1987 Cadillac Allante Coupe (RHD)

$17,000

Melbourne

Sold

Specifications

Engine 4.1 litre V8
Gearbox 4-Speed Auto
Body Work Convertible
Colour Pearlescent White
Interior Burgundy
Trim Leather
Wheels Alloys
Brakes Disc/Disc

Description

This lot is no longer available

Cadillac has represented the pinnacle of American luxury motoring for the past century and its products have often reflected the mood of the nation - witness, for example, the rise of the fins and other styling excesses in the booming 1950s and the more sober, restrained elegance of the early 1960s as the Cold War era began in earnest. To maintain Cadillac's position in the luxury car market in the 1980s, an aspirational model was needed and the Allante – a name selected from 1700 computer generated words – was born, as a two-door, two-seater luxury convertible.  It used a Cadillac chassis and running gear, with a body built in Italy by coachbuilder Pininfarina. It was hideously expensive to produce, with complete bodies flown by specially equipped Boeing 747s from Turin to Detroit in batches of 56, for final assembly. The front-wheel drive Allanté featured a transverse multi-port fuel injected variant of GM's aluminum 4.1 litre HT-Cadillac 4100 V8, along with roller valve lifters, high-flow cylinder heads, and a tuned intake manifold. The suspension was independent strut front and rear, with Bosch ABS III four-wheel disc brakes. A removable aluminum hardtop, Delco-GM/Bose Symphony Sound System, a fully electronic instrument and control panel, angled towards the driver, featuring no knobs or manual controls, were all standard.

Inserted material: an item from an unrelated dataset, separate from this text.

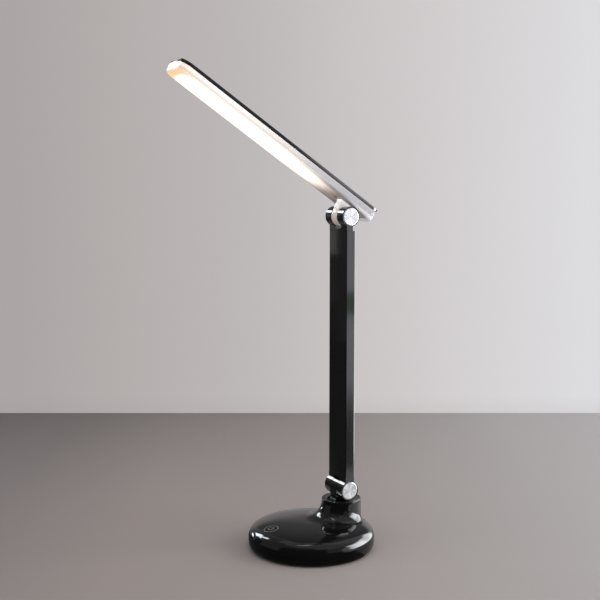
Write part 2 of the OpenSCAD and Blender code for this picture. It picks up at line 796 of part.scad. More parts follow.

So too was the industry's first power retractable AM/FM/phone antenna, and a complex light-out exterior lighting system which could utilise an adjacent globe until the dead one was replaced. The only option was a mobile phone, installed in a lockable center console. Marketed by Cadillac from 1987 until 1993, over 21,000 were built during its seven-year production run.